Carrying off the charade that they are still a couple falls to them only because Sabrina, who has something BIG in mind for the week, essentially emotionally blackmailed Wyn into attending, and after Harriet recovers from the shock of seeing them there, they have to draw on all their acting skills to pretend to be whom everyone else still assumes they are.
It’s going to be a long week, and while they both agree it won’t be easy but they’ll to do the best they can (they’re all very adult and reasonable about it, at first), all of the hurt of the break-up, initiated by Wyn for reasons that eventually become clear, come spilling out, at least between them and they begin a less-than-merry passive-aggressive dance that stays mostly hidden from prying eyes.
Harriet is in agony though; she’s here with her two best friends in the world, her family for all intents and purposes, and not telling Sabrina and Cleo who are like sisters to her, is a nightmare from which Harriet, who goes through the motions of drinking too much wine, eating far too much lobsters and ticking all the week together boxes, just can’t seem to wake.
Happy Place is right up there with Henry’s best, a love letter to found families and enduring friendships which is sage enough to realise that nothing stays the same in life and that even the best things in the world, the relationships and friendships which comfort and sustain us, can’t stay exactly the same forever.
It doesn’t shy away for a second from the searing pain of knowing that the people who were our world suddenly stop being the full extent of it and become a part of it, albeit a very important one, without which life feels diminished and hollowed.
How then to navigate this tricky transition between young adulthood, where everything feels limitless and unchanging and always intensely good and possible, and later adulthood, for this particular group, their early thirties, without losing everything you love?
That’s where Happy Place comes into its own, serving up a beautifully affecting look of people losing and then finding each other again, and how it can be done, just not as easily as you thought and with some messy segues in-between that leave you feeling disoriented and unsure of the next steps going forward, but knowing they must taken one way or another.

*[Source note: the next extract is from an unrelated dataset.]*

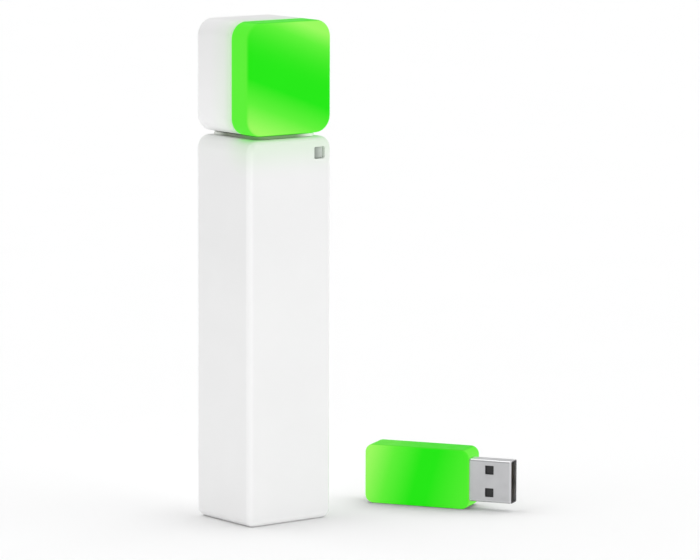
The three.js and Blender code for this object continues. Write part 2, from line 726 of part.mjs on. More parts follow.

Reaching deep into your soul and connecting with that part of you that needs to keep close to those that mean everything to you, Happy Place is both a sparklingly funny joy and a wise acknowledgement that great and seismic change this way comes whether we like it or not.
‘How can love end up like that?’ I said thickly. ‘ How is it possible to love someone so much and have it all just go away?’
The thought of resenting Wyn like that is torture. The thought of him resenting me is even worse. Of holding him back, keeping him from what he wants.
Filled to the welcoming brim with whipsmart, joyously bubbly dialogue and moments of real, dark emotional pain, all set against an idyllic week, setting and activity-wise at least that sounds like the kind of holiday we all need, Happy Place is bursting with the kind real, honest humanity that marks Henry’s books as something special.
While there is a fairytale rom-com quality to them with a healthy dose of wish fulfilment thrown into the mix, Henry’s books always sit in the real world of human relationships with all of her characters having to really go through the ringer and earn their happy-ever-after, assuming one is even in the offing (it usually is but there is no guarantee at any point that you will get there or that it will be easily reached).
Happy Place does an hilariously funny and soul-searingly honest job of celebrating those close ties that bind us while acknowledging that they are not inviolable to time and change and that we must fight for what and whom we love if we don’t want to lose them.
You will dive into Happy Place because of its slapstick-potential premise and stick with it wholeheartedly because of its beautifully formed characters who capture your heart with their fun, humanity and relatability, it’s writing which is vibrant and heartfelt to the hilt, and its sage understanding of how much we need our found families and the people to whom we belong and whom love without condition, but that as life moves on and morphs and changes, that we must work hard to hold onto them and keep them close and keep as alive and as important into the future as they have been and must continue to be if life is going to keep feeling like home.